Watch Memory Usage Benchmark

Performance measures for etcd watchers

NOTE: The watch features are under active development, and their memory usage may change as that development progresses. We do not expect it to significantly increase beyond the figures stated below.

A primary goal of etcd is supporting a very large number of watchers doing a massively large amount of watching. etcd aims to support O(10k) clients, O(100K) watch streams (O(10) streams per client) and O(10M) total watchings (O(100) watching per stream). The memory consumed by each individual watching accounts for the largest portion of etcd’s overall usage, and is therefore the focus of current and future optimizations.

Three related components of etcd watch consume physical memory: each grpc.Conn, each watch stream, and each instance of the watching activity. grpc.Conn maintains the actual TCP connection and other gRPC connection state. Each grpc.Conn consumes O(10kb) of memory, and might have multiple watch streams attached.

Each watch stream is an independent HTTP2 connection which consumes another O(10kb) of memory. Multiple watchings might share one watch stream.

Watching is the actual struct that tracks the changes on the key-value store. Each watching should only consume < O(1kb).

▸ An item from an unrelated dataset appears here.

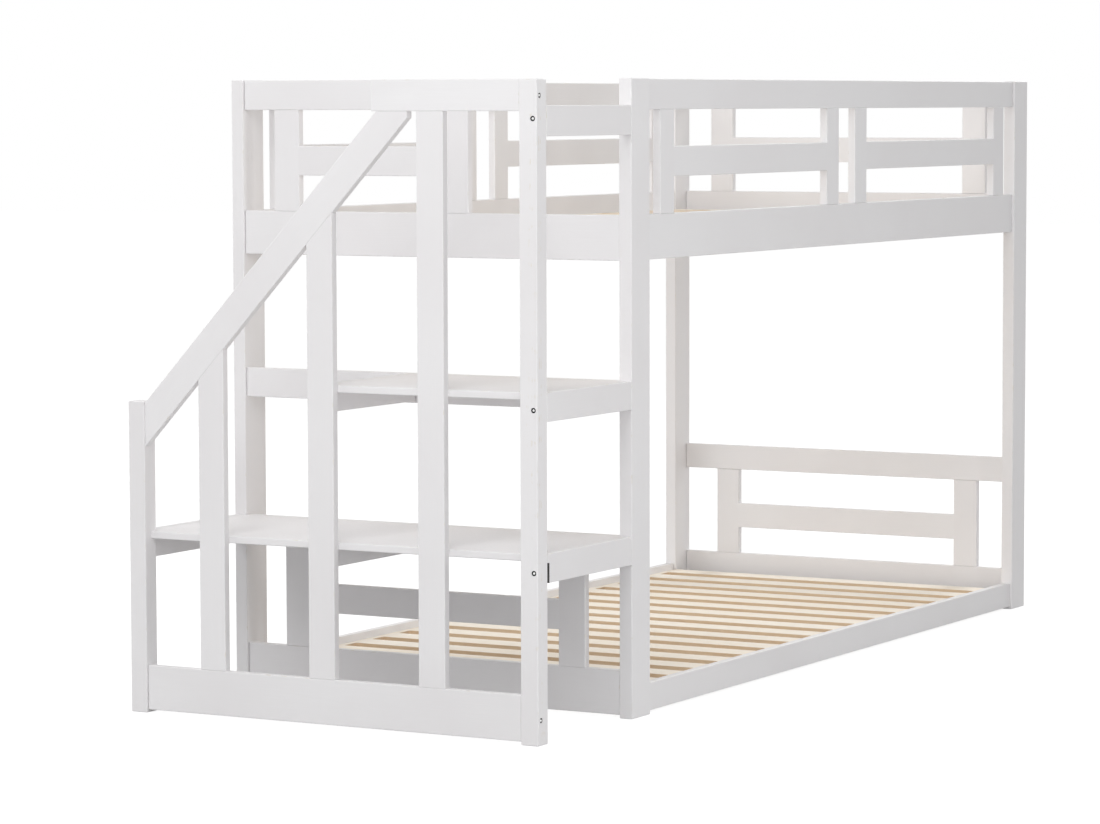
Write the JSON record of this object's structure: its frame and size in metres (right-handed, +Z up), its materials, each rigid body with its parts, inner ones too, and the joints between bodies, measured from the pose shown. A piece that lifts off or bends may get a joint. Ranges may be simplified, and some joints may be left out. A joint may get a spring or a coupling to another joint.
{
  "type": "bunk bed with step shelves",
  "caption": "Low bunk bed with two slatted decks, guard rails all round and a two-step open stair with a sloping handrail across one end.",
  "frame": {"origin": "on the floor, in the middle of the whole footprint of bed and stair", "axes": "+Z up; +Y along the bed, from the stair end to the far end; +X across the bed, towards the side of the way in to the upper bed"},
  "size_m": [0.963, 2.47, 1.3],
  "materials": {
    "white_paint": "smooth satin white paint over planed softwood",
    "slat_pine": "bare planed pine"
  },
  "bodies": {
    "root": {"deck_rail_back": "white_paint", "deck_rail_front": "white_paint", "deck_rail_left": "white_paint", "deck_rail_right": "white_paint", "floor_board_back": "white_paint", "floor_board_front": "white_paint", "floor_rail_left": "white_paint", "floor_rail_right": "white_paint", "guard_apron": "white_paint", "guard_mid_rail_back": "white_paint", "guard_mid_rail_front": "white_paint", "guard_mid_rail_left_1": "white_paint", "guard_mid_rail_left_2": "white_paint", "guard_mid_rail_right_1": "white_paint", "guard_mid_rail_right_2": "white_paint", "guard_stile_back_1": "white_paint", "guard_stile_back_2": "white_paint", "guard_stile_front_1": "white_paint", "guard_stile_front_2": "white_paint", "guard_stile_left_1": "white_paint", "guard_stile_left_2": "white_paint", "guard_stile_left_3": "white_paint", "guard_stile_left_4": "white_paint", "guard_stile_right_1": "white_paint", "guard_stile_right_2": "white_paint", "guard_stile_right_3": "white_paint", "guard_stile_right_4": "white_paint", "handrail": "white_paint", "low_ladder_back": "white_paint", "low_ladder_front": "white_paint", "low_rail_back": "white_paint", "lower_apron_left": "white_paint", "lower_apron_middle": "white_paint", "lower_apron_right": "white_paint", "lower_slat_deck": "slat_pine", "lower_step_rail": "white_paint", "lower_tread": "white_paint", "post_back_left": "white_paint", "post_back_right": "white_paint", "post_front_left": "white_paint", "post_front_right": "white_paint", "stair_bottom_rail": "white_paint", "stair_post_left": "white_paint", "stair_post_right": "white_paint", "stair_top_rail": "white_paint", "stair_upright_1": "white_paint", "stair_upright_2": "white_paint", "stair_upright_3": "white_paint", "top_rail_back": "white_paint", "top_rail_front": "white_paint", "top_rail_left": "white_paint", "top_rail_right": "white_paint", "upper_apron_left": "white_paint", "upper_apron_right": "white_paint", "upper_slat_deck": "slat_pine", "upper_step_rail": "white_paint", "upper_tread": "white_paint"}
  },
  "joints": []
}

                                          +-------+
                                          | watch |
                              +---------> | foo   |
                              |           +-------+
                       +------+-----+
                       |   stream   |
      +--------------> |            |
      |                +------+-----+     +-------+
      |                       |           | watch |
      |                       +---------> | bar   |
+-----+------+                            +-------+
|            |         +------------+
|   conn     +-------> |   stream   |
|            |         |            |
+-----+------+         +------------+
      |
      |
      |
      |                +------------+
      +--------------> |   stream   |
                       |            |
                       +------------+

The theoretical memory consumption of watch can be approximated with the formula: memory = c1 * number_of_conn + c2 * avg_number_of_stream_per_conn + c3 * avg_number_of_watch_stream

Testing Environment

etcd version

GCE n1-standard-2 machine type

  • 7.5 GB memory
  • 2x CPUs

Overall memory usage

The overall memory usage captures how much RSS etcd consumes with the client watchers. While the result may vary by as much as 10%, it is still meaningful, since the goal is to learn about the rough memory usage and the pattern of allocations.

With the benchmark result, we can calculate roughly that c1 = 17kb, c2 = 18kb and c3 = 350bytes. So each additional client connection consumes 17kb of memory and each additional stream consumes 18kb of memory, and each additional watching only cause 350bytes. A single etcd server can maintain millions of watchings with a few GB of memory in normal case.

clients streams per client watchings per stream total watching memory usage
1k 1 1 1k 50MB
2k 1 1 2k 90MB
5k 1 1 5k 200MB
1k 10 1 10k 217MB
2k 10 1 20k 417MB
5k 10 1 50k 980MB
1k 50 1 50k 1001MB
2k 50 1 100k 1960MB
5k 50 1 250k 4700MB
1k 50 10 500k 1171MB
2k 50 10 1M 2371MB
5k 50 10 2.5M 5710MB
1k 50 100 5M 2380MB
2k 50 100 10M 4672MB
5k 50 100 25M OOM